Phase Space Navigator: Towards Automating Control Synthesis in Phase Spaces for Nonlinear Control Systems

Abstract

We develop a novel autonomous control synthesis strategy called Phase Space Navigator for nonlinear control systems, with which a controller for a nonlinear system can be automatically synthesized in phase spaces. The Phase Space Navigator generates control laws by synthesizing flow shapes of dynamical systems and planning and navigating system trajectories in the phase spaces. More specifically, the control synthesis strategy consists of a global control path planner, a local trajectory generator, and a reference trajectory follower.
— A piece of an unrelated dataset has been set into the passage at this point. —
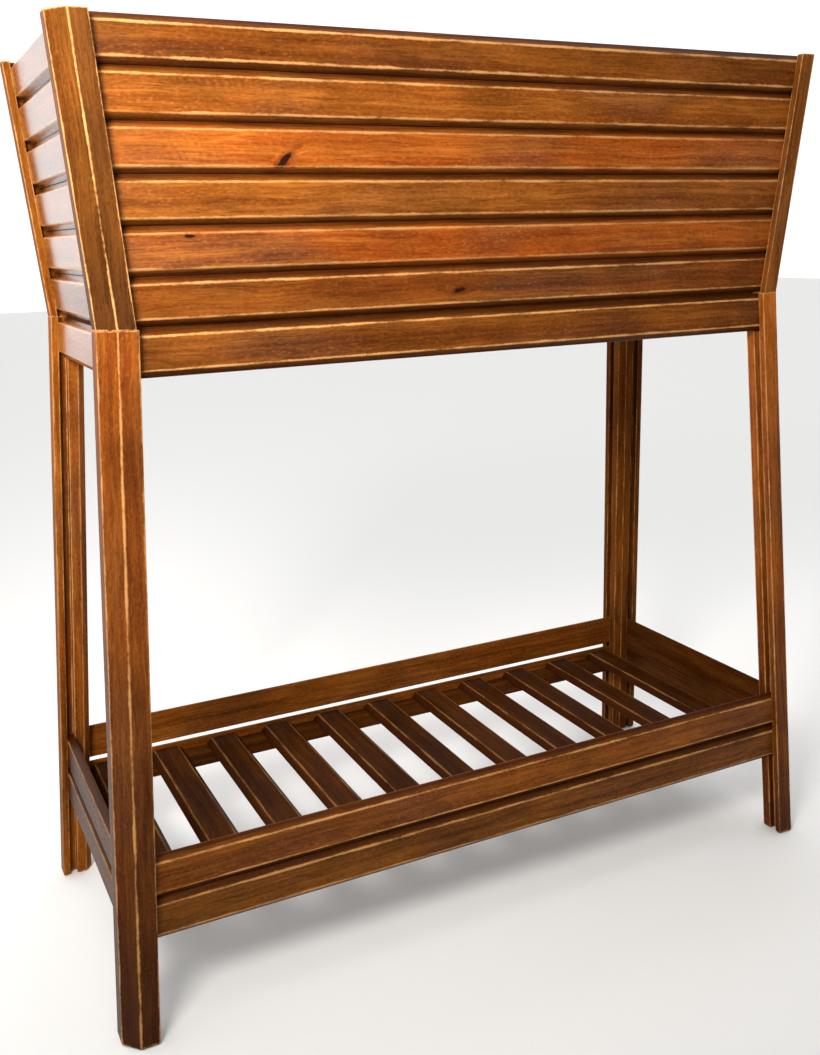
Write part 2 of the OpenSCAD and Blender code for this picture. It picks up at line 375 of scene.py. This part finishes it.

The global path planner finds optimal paths from an initial state to the goal state in the phase space, consisting of a sequence of path segments connected at intermediate points where the control parameter changes. A brute-force, fine- grain search in high-dimensional phase spaces would be prohibitively expensive. Modeling and parsing phase spaces into trajectory flow pipes provide a way to efficiently reason about the phase space structures and search for global control paths. The local trajectory generator uses the flow information about the phase space trajectories to produce smoothed trajectories. The trajectory follower tracks the planned reference trajectory, reactively corrects deviations, and resynthesizes the reference trajectory if the dynamics of the system changes significantly. We have demonstrated the strategy with a program that automatically synthesizes global control paths for stabilizing a steel column buckling under compression.